━━━━━ PROVIDED ENTRIES

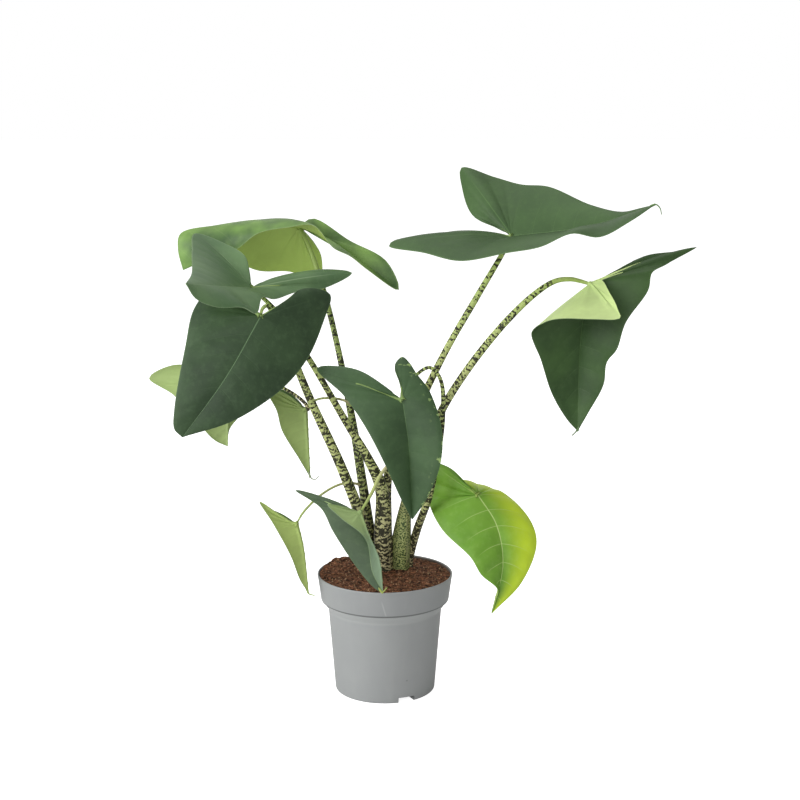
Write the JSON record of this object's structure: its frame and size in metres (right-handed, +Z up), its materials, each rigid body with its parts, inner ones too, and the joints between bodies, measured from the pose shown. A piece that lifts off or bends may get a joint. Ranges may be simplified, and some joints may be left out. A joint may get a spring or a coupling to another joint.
{
  "type": "potted alocasia",
  "caption": "Live zebra-stalked alocasia with arrowhead leaves on banded stalks, growing in a round grey nursery pot.",
  "frame": {"origin": "centre of the pot's flat underside", "axes": "+Z up along the pot's axis, -Y the side of the plant that faces out"},
  "size_m": [0.674, 0.3047, 0.6504],
  "materials": {
    "pot": "satin moulded grey plastic",
    "potting_mix": "rough fibrous coir and peat",
    "stalk": "smooth, pale green with dark brown zigzag bands",
    "leaf_dark": "dark green, soft sheen, pale midrib, paler underside",
    "leaf_light": "mid to light green, pale underside showing",
    "leaf_young": "bright yellow-green, soft sheen"
  },
  "bodies": {
    "root": {"pot": "pot", "potting_mix": "potting_mix", "stalk_upper_right": "stalk", "stalk_far_right": "stalk", "stalk_centre": "stalk", "stalk_front_left": "stalk", "stalk_upper_left": "stalk", "stalk_top_left": "stalk", "stalk_hidden_left": "stalk", "stalk_small_left": "stalk", "stalk_low_left": "stalk", "stalk_low_front": "stalk", "stalk_low_right": "stalk", "leaf_upper_right": "leaf_dark", "leaf_far_right": "leaf_dark", "leaf_centre": "leaf_dark", "leaf_front_left": "leaf_dark", "leaf_upper_left": "leaf_dark", "leaf_top_left": "leaf_light", "leaf_hidden_left": "leaf_light", "leaf_small_left": "leaf_light", "leaf_low_left": "leaf_light", "leaf_low_front": "leaf_dark", "leaf_low_right": "leaf_young"}
  },
  "joints": []
}
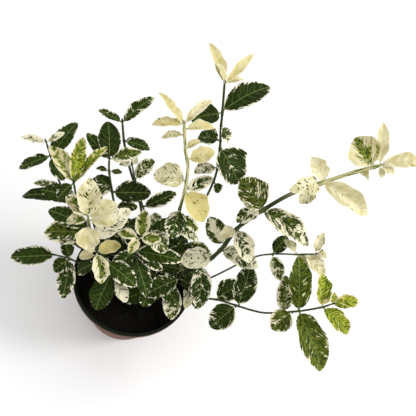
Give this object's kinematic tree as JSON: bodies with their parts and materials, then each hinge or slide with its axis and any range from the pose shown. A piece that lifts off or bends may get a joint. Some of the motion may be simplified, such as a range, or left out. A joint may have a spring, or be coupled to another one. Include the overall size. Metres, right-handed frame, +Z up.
{
  "type": "potted euonymus",
  "caption": "Bushy evergreen euonymus shrub with cream-splashed toothed leaves on slender stems, growing in a round tapering terracotta-coloured nursery pot.",
  "frame": {"origin": "centre of the pot's flat foot, on the surface that it stands on", "axes": "+Z up along the pot's axis; +X towards the long shoots that reach out to the right, the part's longest side; +Y away from the viewer, the way most stems lean"},
  "size_m": [0.3373, 0.2176, 0.2939],
  "materials": {
    "pot": "satin moulded plastic, dusty terracotta outside, dark inside",
    "soil": "damp black peat compost, crumbly",
    "green_leaves": "living leaf, waxy, dark green splashed and edged with cream",
    "pale_leaves": "living young leaf, satin, cream to lime with green flecks"
  },
  "bodies": {
    "root": {"pot": "pot", "soil": "soil", "tall_back_shoot": "green_leaves", "cream_middle_shoot": "pale_leaves", "long_right_shoot": "green_leaves", "thin_right_shoot": "pale_leaves", "low_right_shoot": "green_leaves", "right_rim_sprig": "green_leaves", "front_right_sprig": "green_leaves", "centre_rosette_shoot": "green_leaves", "front_sprig": "green_leaves", "cream_front_sprig": "pale_leaves", "cream_left_shoot": "pale_leaves", "lime_tipped_shoot": "pale_leaves", "far_left_shoot": "green_leaves", "left_rim_sprig": "green_leaves", "back_left_shoot": "green_leaves", "far_back_shoot": "green_leaves", "short_back_shoot": "green_leaves", "middle_sprig": "green_leaves", "low_middle_sprig": "green_leaves", "low_back_sprig": "green_leaves", "low_left_sprig": "green_leaves"}
  },
  "joints": []
}
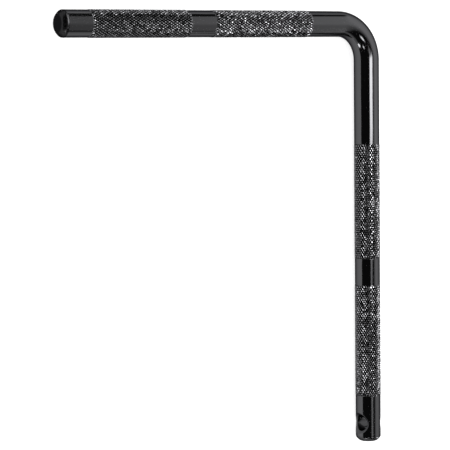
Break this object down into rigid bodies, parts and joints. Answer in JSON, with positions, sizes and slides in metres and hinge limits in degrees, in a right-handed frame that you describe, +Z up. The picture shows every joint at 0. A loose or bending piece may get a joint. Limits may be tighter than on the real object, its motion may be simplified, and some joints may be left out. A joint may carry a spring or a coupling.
{
  "type": "breaker bar",
  "caption": "Solid round steel handle bar bent through a right angle, with diamond-knurled grip bands, chamfered ends and a cross hole near the end of its long arm.",
  "frame": {"origin": "centre of the bar's bounding box on the surface that its knurled bands rest on", "axes": "+X along the long arm from the bend to the end with the cross hole, -Y along the short arm from the bend to its free end, +Z up, square to both arms"},
  "size_m": [0.3526, 0.2946, 0.0211],
  "materials": {
    "black_chrome": "black chrome plating, polished on the plain lengths and worn bright on the crests of the knurl"
  },
  "bodies": {
    "root": {"bent_bar": "black_chrome"}
  },
  "joints": []
}
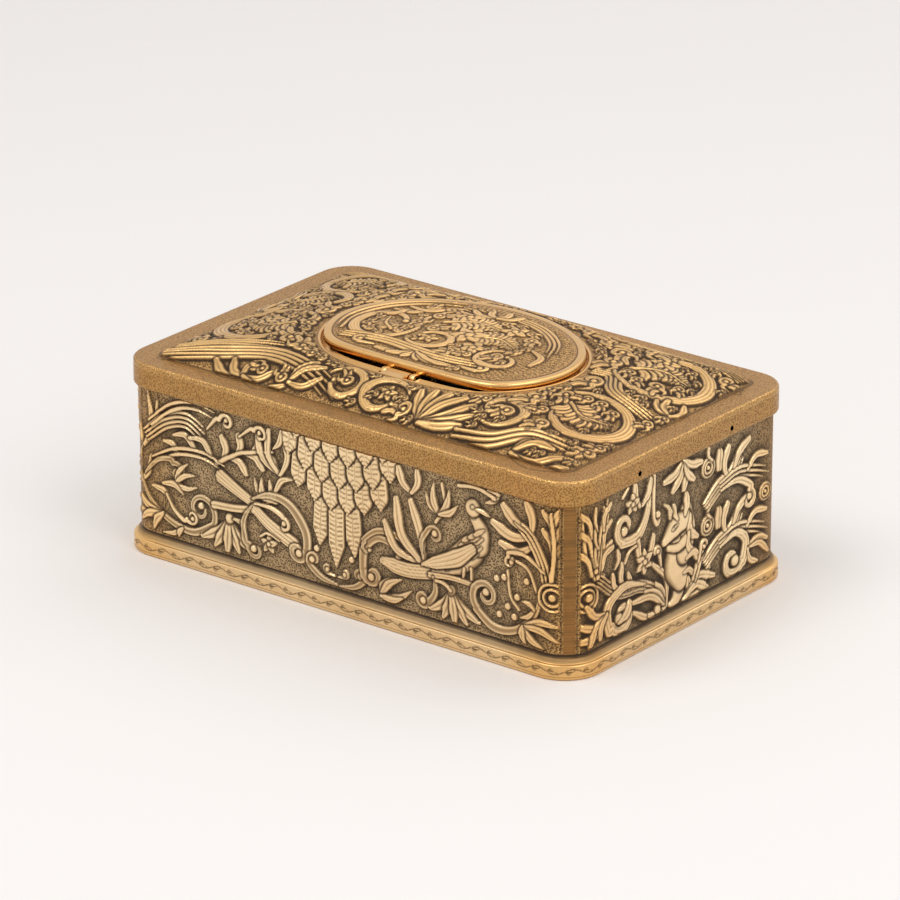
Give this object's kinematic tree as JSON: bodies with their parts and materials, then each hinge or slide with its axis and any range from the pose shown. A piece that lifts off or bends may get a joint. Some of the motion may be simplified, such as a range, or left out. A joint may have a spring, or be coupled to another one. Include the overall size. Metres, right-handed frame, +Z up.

━━━━━━━━━━

- _DIRECTION_: Make an exact copy of the material above.

- _FULL SOLUTION_:
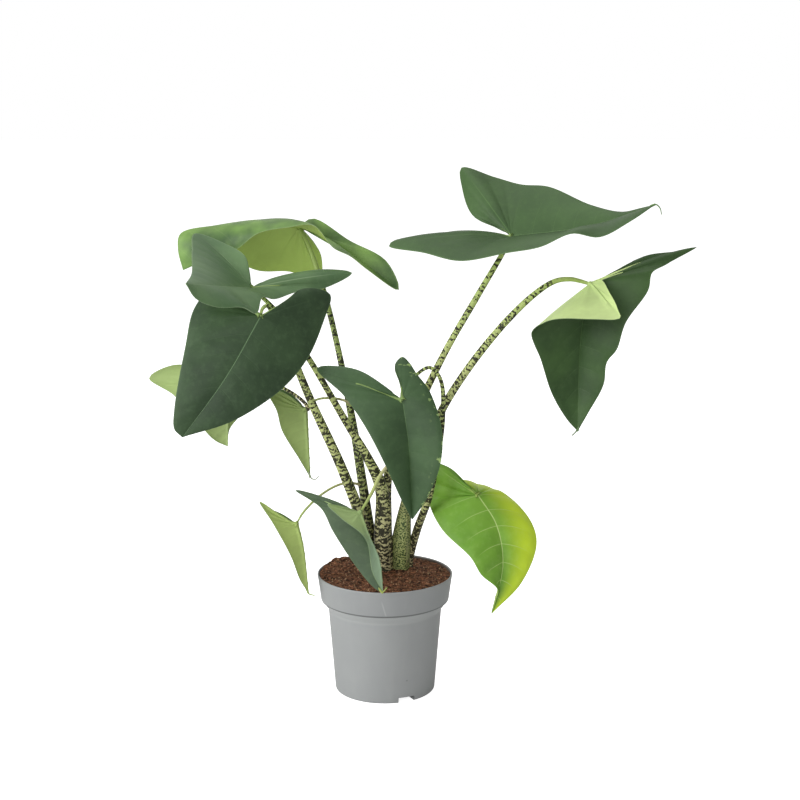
Write the JSON record of this object's structure: its frame and size in metres (right-handed, +Z up), its materials, each rigid body with its parts, inner ones too, and the joints between bodies, measured from the pose shown. A piece that lifts off or bends may get a joint. Ranges may be simplified, and some joints may be left out. A joint may get a spring or a coupling to another joint.
{
  "type": "potted alocasia",
  "caption": "Live zebra-stalked alocasia with arrowhead leaves on banded stalks, growing in a round grey nursery pot.",
  "frame": {"origin": "centre of the pot's flat underside", "axes": "+Z up along the pot's axis, -Y the side of the plant that faces out"},
  "size_m": [0.674, 0.3047, 0.6504],
  "materials": {
    "pot": "satin moulded grey plastic",
    "potting_mix": "rough fibrous coir and peat",
    "stalk": "smooth, pale green with dark brown zigzag bands",
    "leaf_dark": "dark green, soft sheen, pale midrib, paler underside",
    "leaf_light": "mid to light green, pale underside showing",
    "leaf_young": "bright yellow-green, soft sheen"
  },
  "bodies": {
    "root": {"pot": "pot", "potting_mix": "potting_mix", "stalk_upper_right": "stalk", "stalk_far_right": "stalk", "stalk_centre": "stalk", "stalk_front_left": "stalk", "stalk_upper_left": "stalk", "stalk_top_left": "stalk", "stalk_hidden_left": "stalk", "stalk_small_left": "stalk", "stalk_low_left": "stalk", "stalk_low_front": "stalk", "stalk_low_right": "stalk", "leaf_upper_right": "leaf_dark", "leaf_far_right": "leaf_dark", "leaf_centre": "leaf_dark", "leaf_front_left": "leaf_dark", "leaf_upper_left": "leaf_dark", "leaf_top_left": "leaf_light", "leaf_hidden_left": "leaf_light", "leaf_small_left": "leaf_light", "leaf_low_left": "leaf_light", "leaf_low_front": "leaf_dark", "leaf_low_right": "leaf_young"}
  },
  "joints": []
}
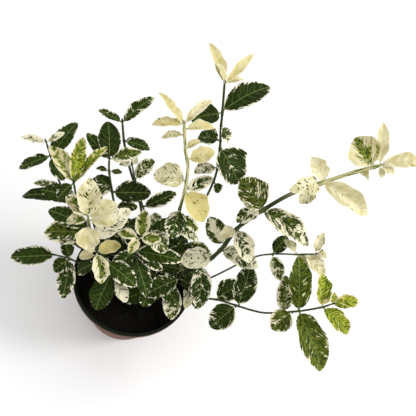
Give this object's kinematic tree as JSON: bodies with their parts and materials, then each hinge or slide with its axis and any range from the pose shown. A piece that lifts off or bends may get a joint. Some of the motion may be simplified, such as a range, or left out. A joint may have a spring, or be coupled to another one. Include the overall size. Metres, right-handed frame, +Z up.
{
  "type": "potted euonymus",
  "caption": "Bushy evergreen euonymus shrub with cream-splashed toothed leaves on slender stems, growing in a round tapering terracotta-coloured nursery pot.",
  "frame": {"origin": "centre of the pot's flat foot, on the surface that it stands on", "axes": "+Z up along the pot's axis; +X towards the long shoots that reach out to the right, the part's longest side; +Y away from the viewer, the way most stems lean"},
  "size_m": [0.3373, 0.2176, 0.2939],
  "materials": {
    "pot": "satin moulded plastic, dusty terracotta outside, dark inside",
    "soil": "damp black peat compost, crumbly",
    "green_leaves": "living leaf, waxy, dark green splashed and edged with cream",
    "pale_leaves": "living young leaf, satin, cream to lime with green flecks"
  },
  "bodies": {
    "root": {"pot": "pot", "soil": "soil", "tall_back_shoot": "green_leaves", "cream_middle_shoot": "pale_leaves", "long_right_shoot": "green_leaves", "thin_right_shoot": "pale_leaves", "low_right_shoot": "green_leaves", "right_rim_sprig": "green_leaves", "front_right_sprig": "green_leaves", "centre_rosette_shoot": "green_leaves", "front_sprig": "green_leaves", "cream_front_sprig": "pale_leaves", "cream_left_shoot": "pale_leaves", "lime_tipped_shoot": "pale_leaves", "far_left_shoot": "green_leaves", "left_rim_sprig": "green_leaves", "back_left_shoot": "green_leaves", "far_back_shoot": "green_leaves", "short_back_shoot": "green_leaves", "middle_sprig": "green_leaves", "low_middle_sprig": "green_leaves", "low_back_sprig": "green_leaves", "low_left_sprig": "green_leaves"}
  },
  "joints": []
}
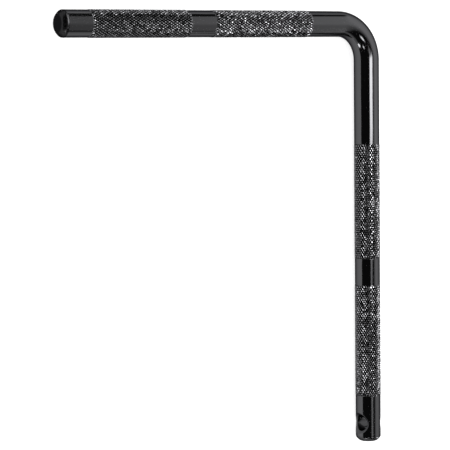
Break this object down into rigid bodies, parts and joints. Answer in JSON, with positions, sizes and slides in metres and hinge limits in degrees, in a right-handed frame that you describe, +Z up. The picture shows every joint at 0. A loose or bending piece may get a joint. Limits may be tighter than on the real object, its motion may be simplified, and some joints may be left out. A joint may carry a spring or a coupling.
{
  "type": "breaker bar",
  "caption": "Solid round steel handle bar bent through a right angle, with diamond-knurled grip bands, chamfered ends and a cross hole near the end of its long arm.",
  "frame": {"origin": "centre of the bar's bounding box on the surface that its knurled bands rest on", "axes": "+X along the long arm from the bend to the end with the cross hole, -Y along the short arm from the bend to its free end, +Z up, square to both arms"},
  "size_m": [0.3526, 0.2946, 0.0211],
  "materials": {
    "black_chrome": "black chrome plating, polished on the plain lengths and worn bright on the crests of the knurl"
  },
  "bodies": {
    "root": {"bent_bar": "black_chrome"}
  },
  "joints": []
}
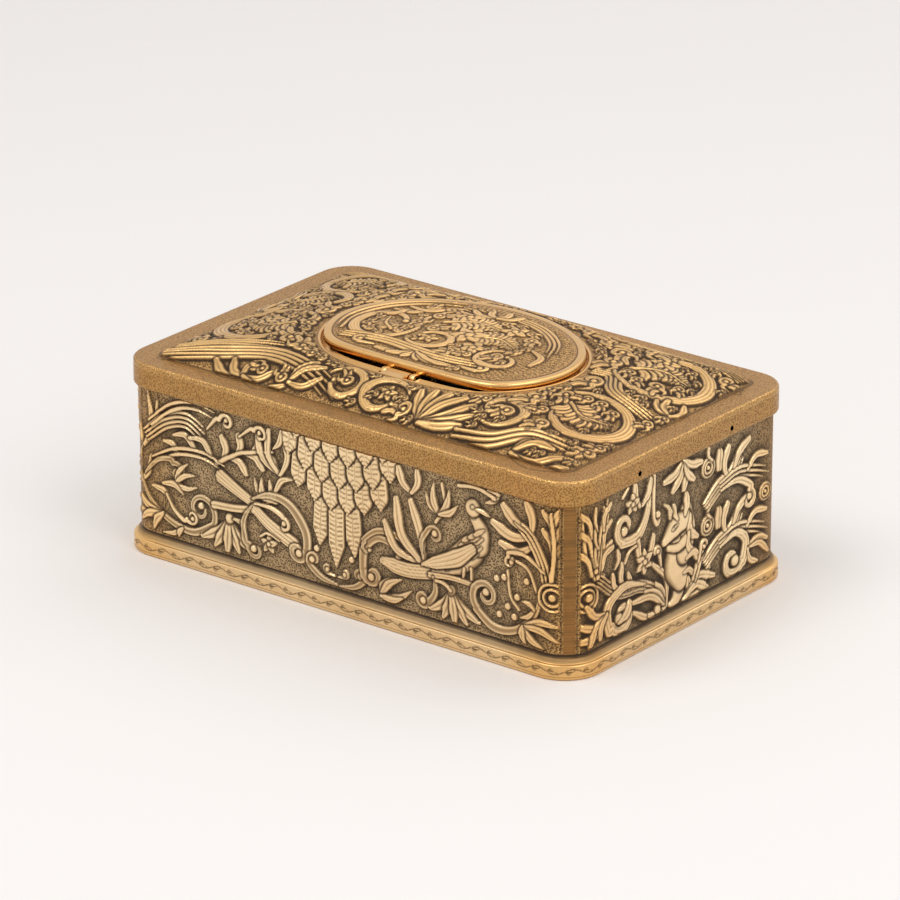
Give this object's kinematic tree as JSON: bodies with their parts and materials, then each hinge or slide with its axis and any range from the pose shown. A piece that lifts off or bends may get a joint. Some of the motion may be simplified, such as a range, or left out. A joint may have a spring, or be coupled to another one. Include the overall size. Metres, right-handed frame, +Z up.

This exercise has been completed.